As I was approaching the 7th red traffic light on my commute, I suddenly felt with every cell in my body that as of May last year, I no longer had my Dad among the living.  

In that second, my heart curled into a tight knot and the world became hollow.

I did not see this coming.

There were no warning signs, no triggers.  No one was driving a car like Dad’s, no one smelled like Axe, no one with a bald head was near.

Yet there I was at the red light, hands heavy on the steering wheel, head hanging low, soundless in pain.

Who knows how long I would’ve been there if fellow citizens wouldn’t have reminded me of the real world with the car horns.


I was scheduled to write about grief weeks ago, but every time I would sit down to write about it – something, ANYTHING – I would go blank.

Writer’s block, you might be thinking.

Hmmm …. I don’t think so.  I produce content every day.

Yet the moment I sit down to write about grief, I feel the doors to every compartment within me that hold a piece of loss slam shut – bam-bam-bam.

I am left sitting at my desk, bewildered by the overwhelming desire to leave it at that – all the doors shut, sealed, and locked.

Have you tried to ignore your pain away? Burying it all somewhere inside where you hold the hurt of the world that never needs to be found again? It’s clear that that’s how I have dealt with my grieving.

It would be great if it were the solution; if it actually healed you.

But it doesn’t, let me tell you.

Whatever you are trying to lock away, bury, squish, will slowly become the boogie man in the dark alleyways – even though you can’t see it, you know it’s there. Thus, you live your life looking over your shoulder because you never know if and when it will attack.

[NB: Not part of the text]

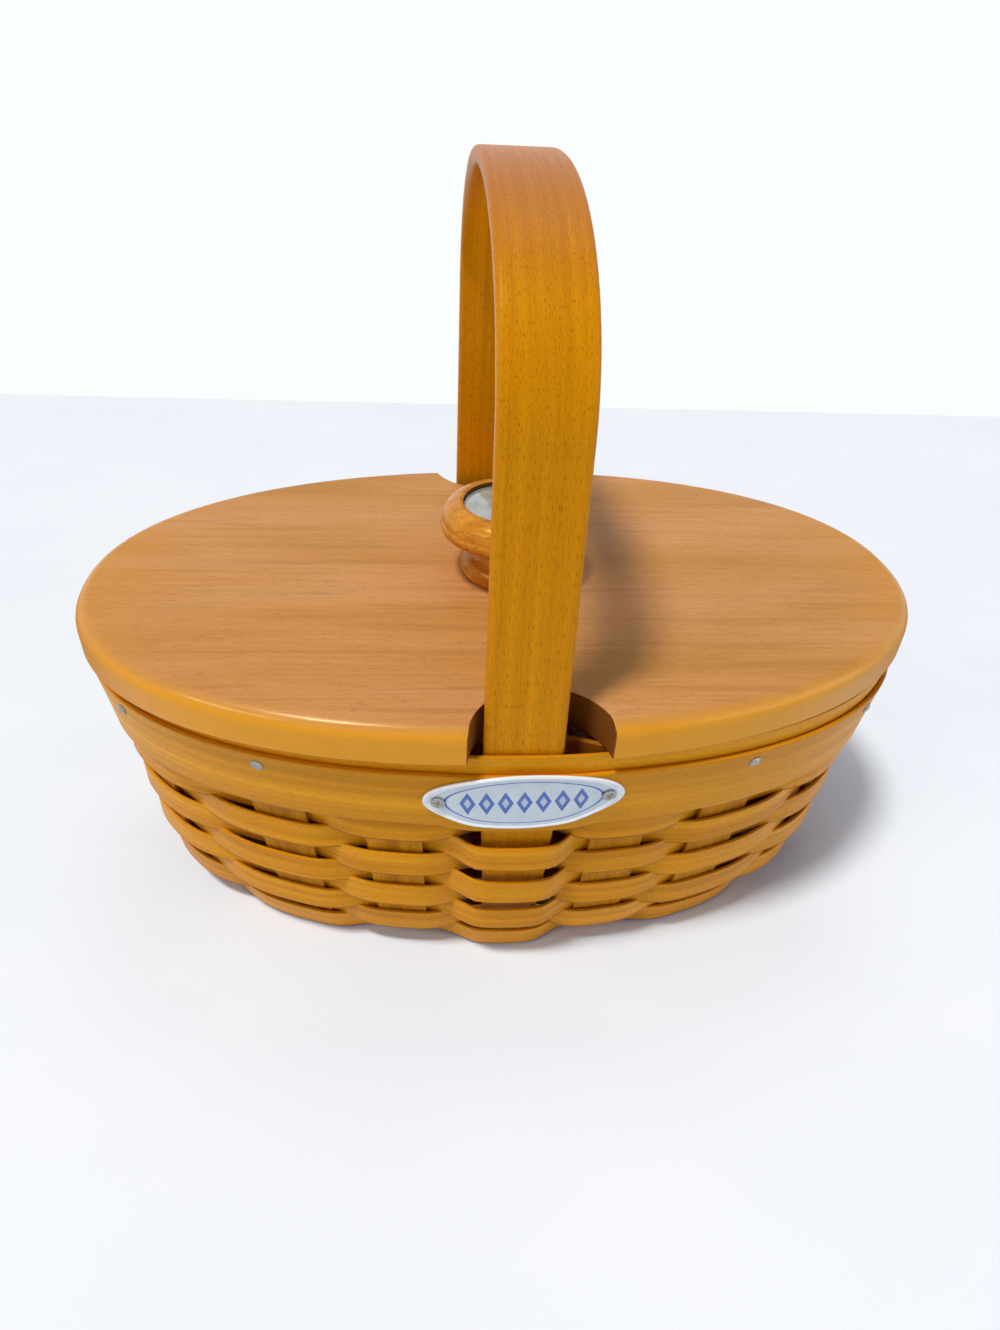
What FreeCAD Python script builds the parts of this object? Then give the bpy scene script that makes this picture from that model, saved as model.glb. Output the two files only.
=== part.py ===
# Lidded oval splint basket with a fixed arch handle.
# The basket stands on its woven base at z = 0, its long axis along X and its front towards -Y.
import FreeCAD, Part
import math
import os

from FreeCAD import Placement, Rotation, Vector

os.makedirs("parts", exist_ok=True)

# Driving dimensions, in millimetres and degrees

# Plan of the wall: an oval of this power, with half sizes taken at the middle of the uprights
plan_power = 2.2
rim_half_length = 150.1
rim_half_depth = 86.4
rim_height = 112.0
# The wall leans in on its way down, by this much at the ends and at the sides, and swells below
corner_height = 8.0
end_flare = 16.0
side_flare = 13.5
wall_swell = 2.7

# Splints of the base, which turn up into the uprights of the wall
splint_thickness = 1.3
splint_width_base = 17.5
splint_width_rim = 20.5
middle_splint_width_base = 18.5
middle_splint_width_rim = 26.0
cross_pitch_base = 36.3
cross_pitch_rim = 40.6
long_pitch_base = 34.0
long_pitch_rim = 48.5
splint_top_below_rim = 1.5
corner_radius = 2.4
# Stretch of the base in which a splint swings square to the wall that it turns up into
swing_run = 17.0
# Thin flat shaved off under the splints where the basket stands on them
foot_flat = 0.2

# Weavers of the wall, counted from the top row
weaver_rows = 8
weaver_thickness = 1.4
weaver_gap = 0.5
weaver_sway = 2.3
lowest_weaver_edge = 2.5

# Bands of the rim
band_height = 28.0
inner_band_thickness = 2.2
outer_band_thickness = 1.6
trim_band_thickness = 1.8
trim_band_height = 25.2
trim_below_rim = 7.4

# Handle: a bent strap whose legs run down inside the outer band and on under the weavers
handle_width = 25.4
handle_thickness = 5.0
handle_height = 264.4
arch_power = 2.2
arch_spring_height = 207.0
arch_half_depth = 82.5
handle_edge_radius = 1.8
leg_shoulder_height = 84.0
leg_end_height = 10.0
leg_end_width = 17.0
leg_end_thickness = 1.2
# Below this height a leg lies wholly outside the middle uprights
leg_settle_height = 50.0
# The handle stands turned on the basket: its front leg lies this far towards the right, its back
# leg as far towards the left, and the middle uprights go with them
handle_turn = 2.0

# Lid board, which reaches past the wall's middle by its overhangs, with a round notch for each
# handle leg, whose bottom lies this far behind the leg
lid_overhang_ends = 5.4
lid_overhang_sides = 6.9
lid_power = 2.15
lid_thickness = 13.7
lid_top_radius = 4.0
lid_bottom_radius = 1.5
notch_radius = 22.6
notch_behind_leg = 9.55
# How the lid lies on the rim as it was put down
lid_shift_length = 2.4
lid_shift_depth = 1.0
lid_turn = 3.2

# Knob: a turned foot, a waist and a wide cap with a recess for the insert
knob_foot_radius = 17.8
knob_foot_height = 7.4
knob_foot_edge = 1.6
knob_waist_radius = 12.4
knob_waist_height = 3.4
knob_cap_radius = 25.4
knob_cap_height = 20.0
knob_rim_width = 1.4
knob_height = 28.8
recess_radius = 17.2
recess_depth = 3.2
insert_edge_height = 1.5
insert_crown = 2.6
knob_screw_radius = 2.0
knob_screw_head_radius = 4.2
knob_screw_head_depth = 2.6
knob_screw_bite = 15.0

# Name plate, left blank, a little right of the middle in front of the front leg, and its two screws
plate_shift = 3.0
plate_width = 64.5
plate_height = 24.0
plate_thickness = 1.1
plate_screw_spacing = 56.5
plate_screw_radius = 1.1
plate_screw_length = 4.6
plate_screw_head_radius = 2.4
plate_screw_head_height = 0.9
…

And attack it will.  It will jump out of the shadows when you least expect it – shopping for parsley in your local convenience store, entering a birthday party you have been waiting for, or, like in my case, in the middle of a sunny day on a busy street while you are singing and eating an apple.

Without any regard to your schedule and plans, grief demands to be felt, acknowledged, appreciated. Right then, right there.

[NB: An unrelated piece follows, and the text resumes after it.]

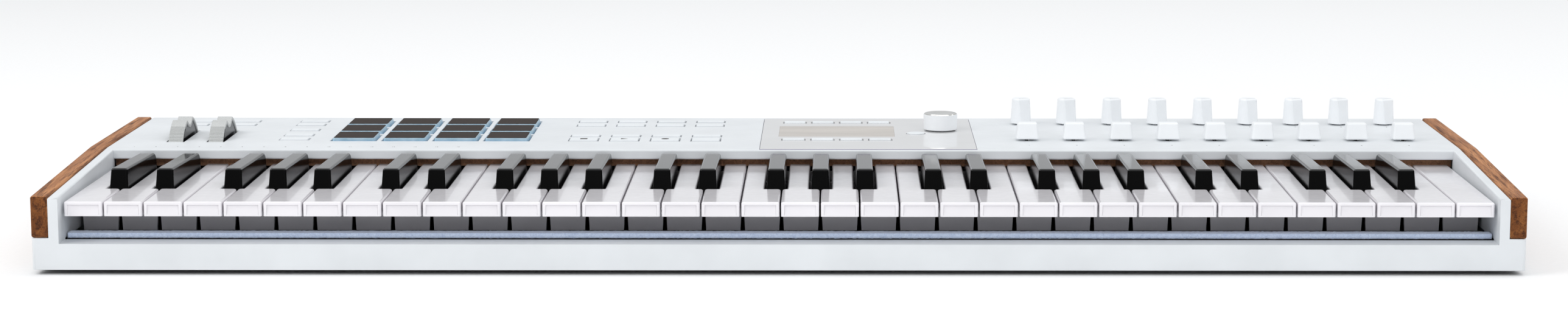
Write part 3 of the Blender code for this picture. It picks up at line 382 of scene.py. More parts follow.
def emboss(material, *layers):
    """Bump the surface with patterns, each with its depth in metres."""
    tree = material.node_tree
    normal = None
    for height, depth in layers:
        bump = tree.nodes.new("ShaderNodeBump")
        bump.inputs["Strength"].default_value = 1.0
        bump.inputs["Distance"].default_value = depth
        tree.links.new(height, bump.inputs["Height"])
        if normal:
            tree.links.new(normal, bump.inputs["Normal"])
        normal = bump.outputs["Normal"]
    feed(material, "Normal", normal)


# ---- materials -----------------------------------------------------------------------
def moulded_plastic(name, colour, roughness, grain=0.00002, grain_scale=2600.0, sink=0.000006, **sockets):
    """Moulded plastic: a fine spark-eroded grain, faint sink marks and uneven sheen."""
    material = start_material(name, colour, roughness, **sockets)
    cloud = pattern(material, 26.0, Detail=3.0, Roughness=0.55)
    darker = tuple(value * 0.955 for value in colour)
    lighter = tuple(min(value * 1.025, 1.0) for value in colour)
    feed(material, "Base Color", colour_from(material, cloud, [(0.3, darker), (0.7, lighter)]))
    sheen = pattern(material, 190.0, Detail=4.0, Roughness=0.6)
    low, high = roughness * 0.86, min(roughness * 1.16, 1.0)
    feed(material, "Roughness", stretched(material, sheen, 0.3, 0.7, low, high))
    fine = pattern(material, grain_scale, Detail=2.0, Roughness=0.6)
    emboss(material, (cloud, sink), (fine, grain))
    return material


def oiled_wood(name="oiled_wood", tone=1.0):
    """Open-pored hardwood with its grain along the cheek and an oiled, half-dull surface."""
    material = start_material(name, (0.30, 0.10, 0.03), 0.5, Specular_IOR_Level=0.22)
    turn = (math.radians(4.0), 0.0, math.radians(9.0))
    bands = pattern(material, 34.0, (4.2, 0.42, 4.2), turn, Detail=5.0, Roughness=0.62, Distortion=0.7)
    figure = pattern(material, 120.0, (3.0, 0.13, 3.0), turn, Detail=6.0, Roughness=0.68)
    pores = pattern(material, 620.0, (2.4, 0.055, 2.4), turn, Detail=3.0, Roughness=0.7)
    broad = colour_from(
        material,
        bands,
        [
            (0.28, (0.270, 0.095, 0.028)),
            (0.46, (0.400, 0.160, 0.052)),
            (0.6, (0.520, 0.225, 0.082)),
            (0.74, (0.620, 0.295, 0.118)),
        ],
    )
    streaks = colour_from(material, figure, [(0.37, (0.26, 0.19, 0.14)), (0.51, (1.0, 1.0, 1.0))])
    coloured = blended(material, 0.85, broad, streaks, "MULTIPLY")
    holes = colour_from(material, pores, [(0.36, (0.24, 0.19, 0.16)), (0.44, (1.0, 1.0, 1.0))])
    pored = blended(material, 0.85, coloured, holes, "MULTIPLY")
    shade = (tone, tone ** 1.3, tone ** 1.9)
    feed(material, "Base Color", blended(material, 1.0, pored, shade, "MULTIPLY"))
    feed(material, "Roughness", stretched(material, figure, 0.3, 0.7, 0.58, 0.38))
    open_pores = stretched(material, pores, 0.34, 0.46, 0.0, 1.0)
    emboss(material, (figure, 0.00006), (open_pores, 0.00009))
    return material


def woven_felt(name, dark, light, depth=0.0005):
    """Pressed wool felt: matted fibres at two sizes and a soft edge glow."""
    material = start_material(
        name, light, 0.96, Specular_IOR_Level=0.15, Sheen_Weight=0.55, Sheen_Roughness=0.6
    )
    clumps = pattern(material, 420.0, Detail=5.0, Roughness=0.75, Distortion=0.6)
    fibres = pattern(material, 2300.0, (1.0, 0.5, 0.6), (0.4, 0.7, 0.2), Detail=3.0, Roughness=0.8)
    matted = blended(material, 0.45, clumps, fibres)
    feed(material, "Base Color", colour_from(material, matted, [(0.34, dark), (0.62, light)]))
    emboss(material, (clumps, depth), (fibres, depth * 0.4))
    return material


def painted_steel(name, colour, roughness=0.52):
    """Powder-coated sheet steel with an orange-peel skin."""
    material = start_material(name, colour, roughness, Specular_IOR_Level=0.5)
    peel = pattern(material, 900.0, Detail=2.0, Roughness=0.5)
    dust = pattern(material, 55.0, Detail=4.0, Roughness=0.6)
    lighter = tuple(value * 1.5 + 0.004 for value in colour)
    feed(material, "Base Color", colour_from(material, dust, [(0.35, colour), (0.75, lighter)]))
    feed(material, "Roughness", stretched(material, dust, 0.3, 0.7, roughness * 0.85, roughness * 1.2))
    emboss(material, (peel, 0.00006))
    return material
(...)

Why do we want to bury our pain?

There is safety in keeping the pain locked away and not facing it. After all, it is easier to deal with occasional sadness leaking out, but keeping it together for the most part, than to deal with the uncertainty of having the doors wide open and dealing with whatever comes out.

However, Swiss psychoanalyst Carl Yung has said about painful emotions, grief included, that

“what you resist not only persists, but will grow in size.”

You think you locked your pain away safely by pretending it’s not there. Yet neglect is pain’s sustenance. It will feed off of it and grow bigger – slowly and unpretentiously like a pumpkin on the dark side of the compost pile.

What to do about it?

Advice about grief is abundant – get closure, consider therapy, share your sorrow, seek help, talk to friends, take care of your health, etc. All worthy of trying; all falling under the same category: starve the boogie man.

When it comes to releasing grief, Clinical Social Worker Robert Taibbi has said it the best in Psychology Today:

Move towards what you might be avoiding.

So give yourself permission to open every door. Dwell in the emotions and memories that have been locked away. Shine light on them by acknowledging their presence. Set a date with yourself, set an intention to respect your feelings, set a timer if you have to.

Don’t think it’s a sign of strength to be done with it already. Don’t think it’s a sign of weakness to be broken by grief. Don’t think there’s a deadline to your journey.

As I am setting my timer to move towards what I’m avoiding, I realize that what I experienced was definitely not a writer’s block, but a griever’s block.

The same force that kept me stuck behind the traffic light, kept me stuck at the keyboard.

It’s not time to move forward, it’s time to move towards.